A preposterous development midway through the film threatens to derail both the plot and the rah-rah female empowerment message. (I feel obligated here to note that the script was co-written by the infamous Max Landis, and was rewritten several times after revelations of his sexual misconduct come to light.) But if you can save the questions for after the movie’s over and concentrate on the pulpy derring-do, it doesn’t ruin the fun.
Shelving one’s more nitpicking tendencies is also essential for proper enjoyment of TIFF’s third Midnight Madness selection for 2020, Get The Hell Out (Grade: C+). The nuances of director I-Fan Wang’s commentary on Taiwanese politics in this high-octane horror satire were almost certainly lost on this ignorant American. (That being said, learning that Taiwan’s parliament is known for theatrical brawling during legislative sessions clarified a lot of things.) The film’s short attention span and flashy stylistic excess reminded me a lot of Japanese television, and Wang weaves in culturally specific references and cameos from Taiwanese internet celebrities throughout. But corruption and craven self-interest are universal, as are the main attraction: zombies!
The story revolves around Hsiung (Megan Lai), a politician forced to resign from her post after the on-camera fist fight that opens the film. Desperate to retain control however she can, she persuades Wang (Bruce Ho), the hapless security guard whose crush on Hsuing can be seen from space, to run in her stead.

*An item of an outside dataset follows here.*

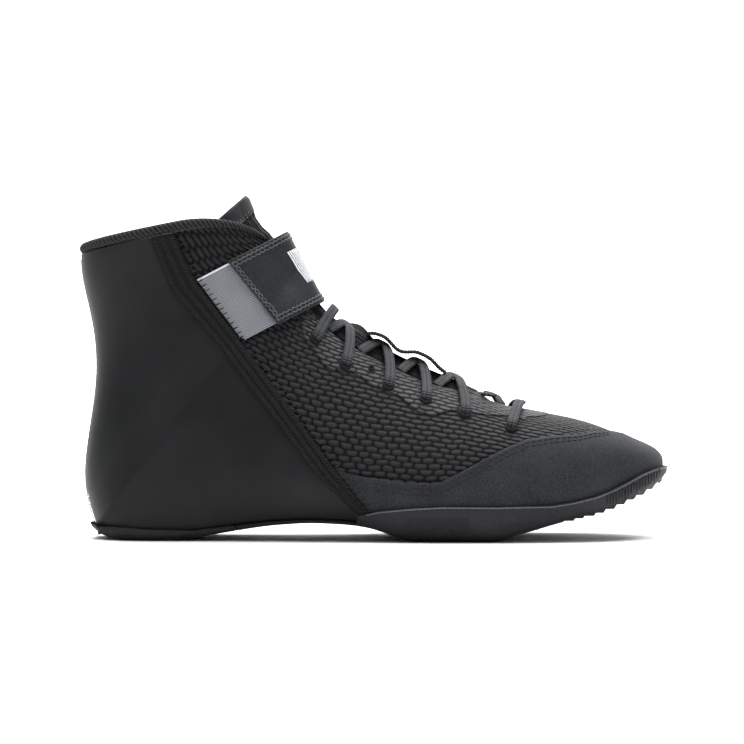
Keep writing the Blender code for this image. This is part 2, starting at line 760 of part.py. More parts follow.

He wins, and is installed as the disgraced representative’s puppet, complete with a headset to dictate his actions. But none of that matters when the President of Taiwan rips an officer’s face off during a customary brawl, and the zombie apocalypse begins. (The absurdity of the legislators’ response is oddly reassuring—there’s at least one other place where the idiots are in charge.) So while the specifics may be lost on Westerners, if you go with the flow, Get The Hell Out’s broad strokes are great fun.